Typical Terms to Expect with an MCA

With a merchant cash advance loan, the payment structure is not determined by time: it fluctuates according to the amount of your credit receipts.

In general, however, most merchant cash advance loans are paid back in full in four to 18 months.

As for factor rates, they can range from 1.14 to 1.42.

The average retrieval rate will be somewhere between five and 15 percent.

The Pros

These loans can be very attractive to cash-strapped business owners.

This is because their approval rate is quite high.

Generally, over 50 percent of businesses are approved for these accounts receivable loans, whereas only about 20 percent of companies seeking a small business loan from a major bank get the nod.

Furthermore, the approval process is quick and easy!

From start to finish, it usually only takes one to two days.

The required documentation is usually minimal, sometimes as little as four months of credit card statements, three months of bank statements and a copy of the business’s lease.

In addition, your personal credit score does not need to be high in order for you to qualify for this kind of loan.

Should your business be disrupted or credit card sales flag for whatever reason, you will not be expected to submit payments during those times.

In addition, the business owner is not held personally liable if the business goes bankrupt.

This is in marked contrast to what happens with many other kinds of business loans.

The Cons

When lenders are gauging a company’s suitability for receiving a merchant cash advance loan, they make very detailed predictions, based on previous experience and statistical evidence, concerning the timing of the payments your company will probably be able to make as well as the amount.

From these figures, they can estimate an APR or interest rate.

Should you pay off your debt earlier than expected, the APR will be higher.

Conversely, it will be lower if it takes you longer to pay.

No matter how you slice it though, merchant cash advance loans have astronomically high interest rates, sometimes as much as 80 to 85 percent.

That is why it is important to think very carefully before taking out such a loan.

You definitely do not want to be in a worse position after finally paying back what you owe than you were before you got the accounts receivable loan in the first place.

If the Pros Win Out

Should you decide to apply for this type of loan, do all you can to protect yourself.

When you apply, contact at least two companies.

Make them work for your business, playing one against the other.

Competition in this market is fierce, and this is the one and only time that you will have the upper hand.

Become a master negotiator, focusing on how getting the most positive terms will benefit your business’s bottom line for months or even years to come.

Instead of trying to lower the factor rate, concentrate on bringing the retrieval rate down.

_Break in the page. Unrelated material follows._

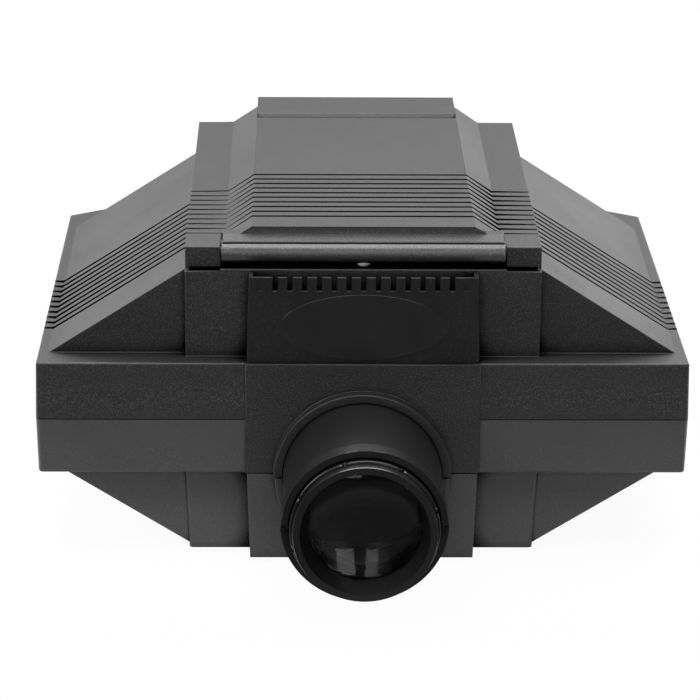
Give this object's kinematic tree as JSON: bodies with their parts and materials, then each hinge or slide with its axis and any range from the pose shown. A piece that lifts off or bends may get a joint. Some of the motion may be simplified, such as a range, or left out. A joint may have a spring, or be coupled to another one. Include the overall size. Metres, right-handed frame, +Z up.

By doing so, you will lessen the amount of money you are paying per month, lower the APR and lengthen the time you have to pay the lender back.

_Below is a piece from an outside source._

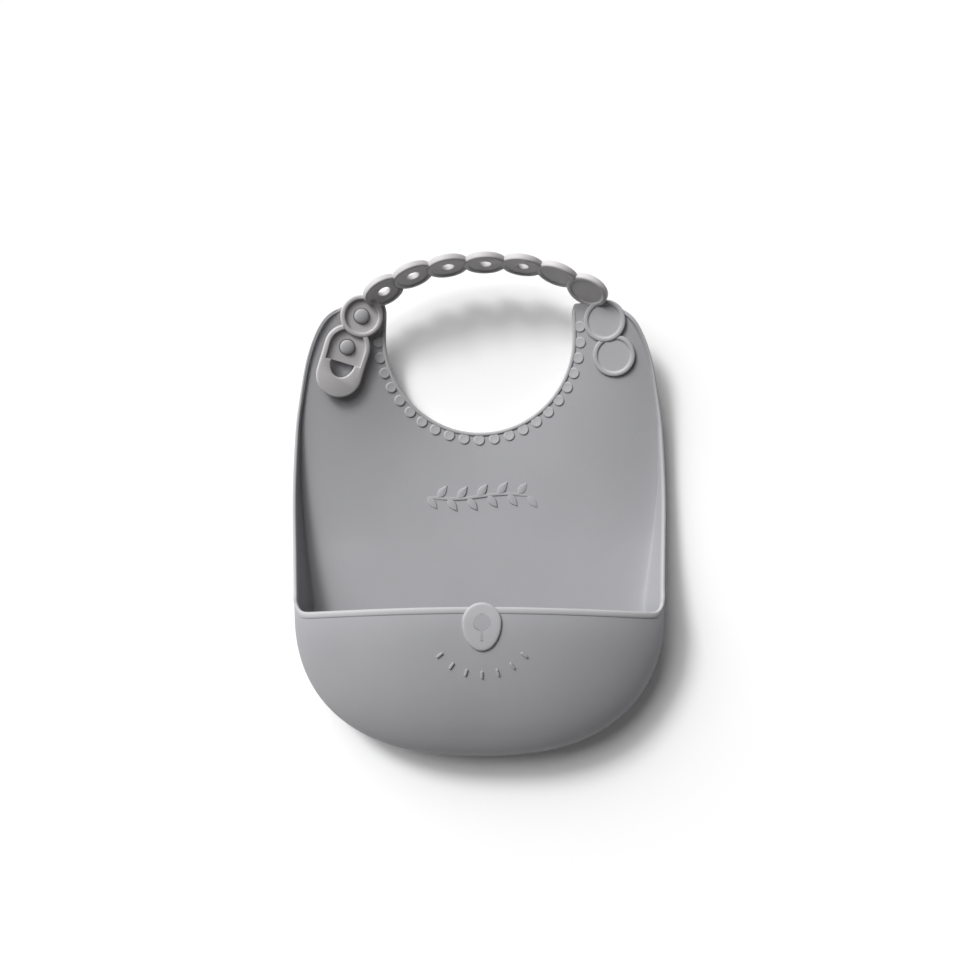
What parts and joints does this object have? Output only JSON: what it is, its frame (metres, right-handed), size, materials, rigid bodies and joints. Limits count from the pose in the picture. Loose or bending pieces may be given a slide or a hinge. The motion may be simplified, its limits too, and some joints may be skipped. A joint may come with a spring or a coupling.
{
  "type": "silicone bib",
  "caption": "Baby's silicone bib with a deep catch pocket, raised side walls, a dotted collar trim and a chain-like neck strap that closes with a tab over studs.",
  "frame": {"origin": "middle of the base of the bib's bounding box, the bib lying on its back", "axes": "+X to the right seen from the front, +Y towards the neck strap, +Z out of the front of the bib"},
  "size_m": [0.2352, 0.3096, 0.0563],
  "materials": {
    "silicone_body": "satin",
    "silicone_raised": "satin",
    "silicone_strap": "satin"
  },
  "bodies": {
    "bib": {"back_panel": "silicone_body", "right_side_wall": "silicone_body", "left_side_wall": "silicone_body", "right_side_rim": "silicone_raised", "left_side_rim": "silicone_raised", "catch_pocket": "silicone_body", "pocket_rim": "silicone_raised", "keyhole_badge": "silicone_raised", "collar_trim": "silicone_raised", "shoulder_disc_1": "silicone_raised", "shoulder_disc_2": "silicone_raised", "closure_stud_a": "silicone_raised", "closure_stud_b": "silicone_raised"},
    "strap": {"strap_link_1": "silicone_strap", "strap_link_2": "silicone_strap", "strap_link_3": "silicone_strap", "strap_link_4": "silicone_strap", "strap_link_5": "silicone_strap", "strap_link_6": "silicone_strap", "strap_link_7": "silicone_strap"},
    "end_link": {"end_link": "silicone_strap"},
    "closure_tab": {"closure_tab": "silicone_strap"}
  },
  "joints": [
    {"name": "strap_swing", "type": "hinge", "parent": "bib", "child": "strap", "pos_m": [0.0721, 0.12452, 0.0275], "axis": [0.8483, 0.5256, 0.0638], "range_deg": [0, 75], "stiffness_Nm_per_rad": 0.03},
    {"name": "end_link_peel", "type": "hinge", "parent": "strap", "child": "end_link", "pos_m": [-0.0658, 0.12602, 0.027], "axis": [-0.705, 0.6409, 0.3037], "range_deg": [0, 70], "stiffness_Nm_per_rad": 0.02},
    {"name": "tab_peel", "type": "hinge", "parent": "end_link", "child": "closure_tab", "pos_m": [-0.07735, 0.10882, 0.026], "axis": [-0.8622, 0.413, 0.2934], "range_deg": [0, 70], "stiffness_Nm_per_rad": 0.02}
  ]
}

The merchant cash advance loan is a perfect example of a lending mechanism that has several appealing features as well as a few that are downright frightening.

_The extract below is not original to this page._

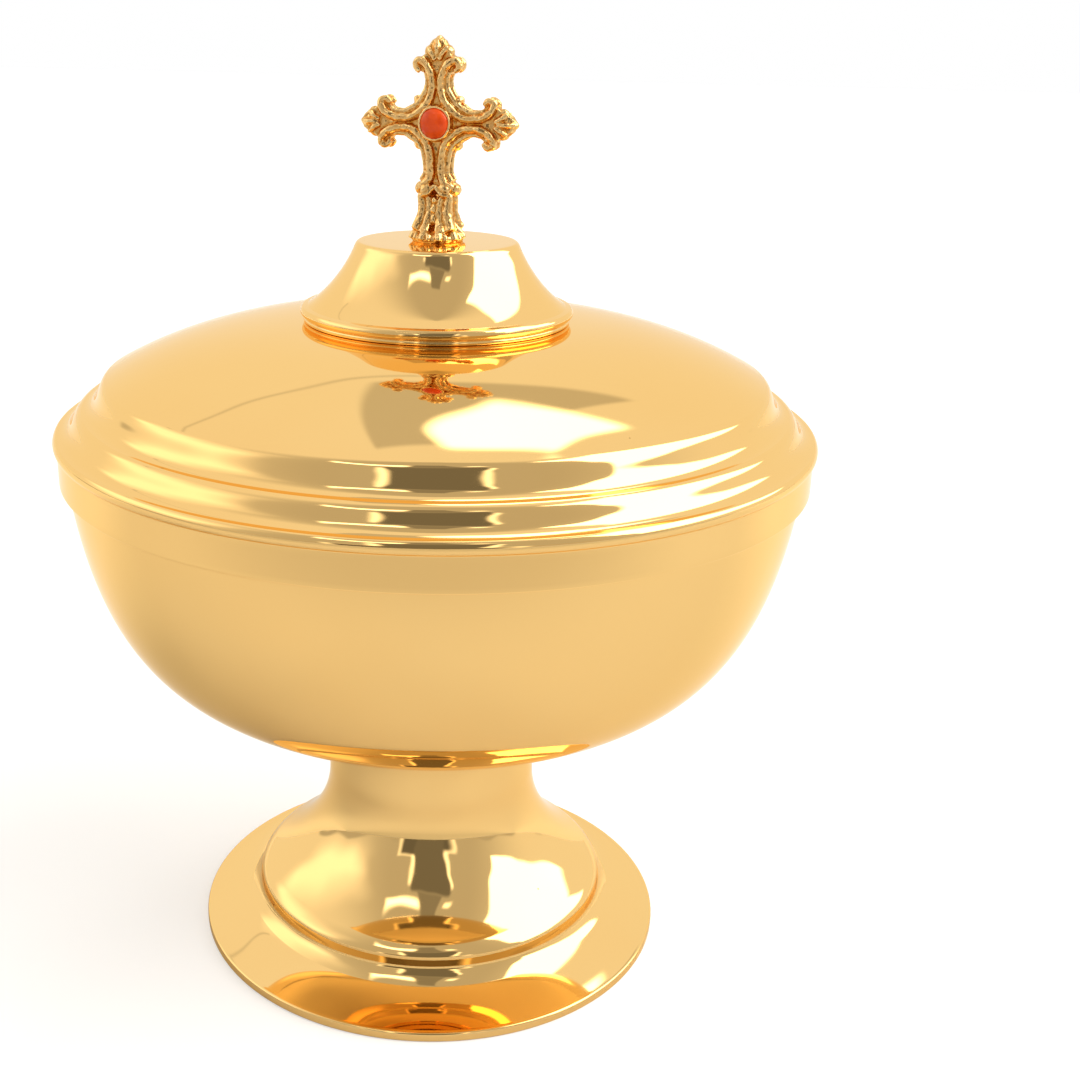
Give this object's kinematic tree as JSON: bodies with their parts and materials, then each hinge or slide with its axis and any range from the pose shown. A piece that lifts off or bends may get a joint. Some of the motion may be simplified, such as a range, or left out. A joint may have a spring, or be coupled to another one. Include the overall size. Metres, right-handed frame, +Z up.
{
  "type": "ciborium",
  "caption": "Gilt footed cup with a lift-off domed lid. A flared base on the lid carries a cast cross with a round red stone. It holds altar bread.",
  "frame": {"origin": "middle of the foot's underside, on the surface that it stands on", "axes": "+Z up along the cup's axis; the cross spans X and its stone faces -Y"},
  "size_m": [0.1212, 0.1212, 0.15],
  "materials": {
    "gilt_sheet": "mirror-polished gilding",
    "gilt_casting": "gilt casting, bright on its high points",
    "red_stone": "polished opaque cabochon",
    "plain_brass": "plain, as turned"
  },
  "bodies": {
    "cup": {"foot_shell": "gilt_sheet", "bowl_shell": "gilt_sheet", "bowl_stud": "plain_brass", "foot_washer": "plain_brass", "foot_nut": "plain_brass"},
    "lid": {"lid_shell": "gilt_sheet", "finial_base": "gilt_sheet", "finial_cross": "gilt_casting", "red_stone": "red_stone", "finial_stud": "plain_brass", "finial_washer": "plain_brass", "finial_nut": "plain_brass"}
  },
  "joints": [
    {"name": "lid_lift", "type": "slide", "parent": "cup", "child": "lid", "axis": [0, 0, 1], "range_m": [0, 0.12]}
  ]
}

As a business owner, it is important that you resist the temptation to be either blinded by the glitter of the positive or immobilized by the negatives.

Only you can know if your business has enough credit card commerce and stability to make these types of loans a viable option.

They are especially good for businesses whose income is on the upswing and who need a short-term infusion of funds to ensure that the growth can continue.

The bottom line is that merchant cash advance loans can be a very quick and uncomplicated way to get the cash you need.

Just make sure before you sign on any dotted lines that you are totally comfortable with all of the terms of the loan.